First-principles study of phase stability of stoichiometric vanadium nitrides

Abstract

First-principles pseudopotential total-energy and phonon-spectrum calculations of various phases of stoichiometric vanadium nitrides with a small number of vanadium and nitrogen vacancies, as well as with small carbon and oxygen admixtures, were carried out. It was found that the stoichiometric hexagonal and tetragonal vanadium nitrides (VN) were dynamically stable. The NaCl-type VN exhibited lattice instability. The total energy for the computed ground-state phases of VN increased in the sequence hexagonal (WC type, $P\overline{6}m2$)--hexagonal (AsNi type, $P{6}_{3}/mmc$)--tetragonal ($P{4}_{2}/mcm$)--cubic (NaCl type, $Fm\overline{3}m$)--cubic (ZnS type, $F\overline{4}3m$)--cubic (CsCl type, $Pm\overline{3}m$).
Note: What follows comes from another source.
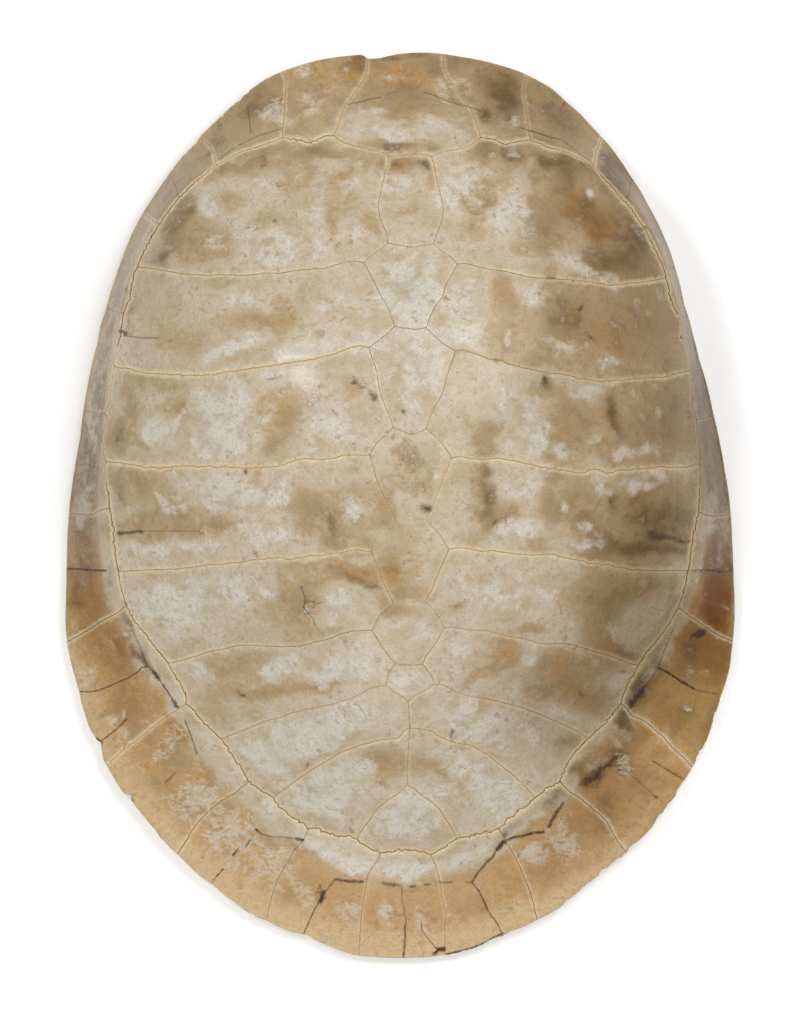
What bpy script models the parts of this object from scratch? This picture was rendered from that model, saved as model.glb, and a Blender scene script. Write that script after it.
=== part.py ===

At low temperatures, the vacancies in both sublattices stabilize the triclinic phases of V${}_{x}$N${}_{x}$ for $x<0.94$, which is consistent with tetragonal symmetry. At high temperatures, the stability of the NaCl- and WC-type VN structures was estimated using an approach based on band-energy smearing. The results obtained indicate that the cubic structure of VN with the fully occupied sublattices will be stable only at high temperatures. The small carbon and oxygen admixtures do not stabilize the cubic phase compared to the hexagonal one. The phase stability of the cubic and hexagonal structures of V${}_{x}$N${}_{x}$ was explained on the basis of the peculiarities of their electronic densities of states near the Fermi level. The predicted structural transformations in stoichiometric vanadium nitrides are compatible with those observed experimentally.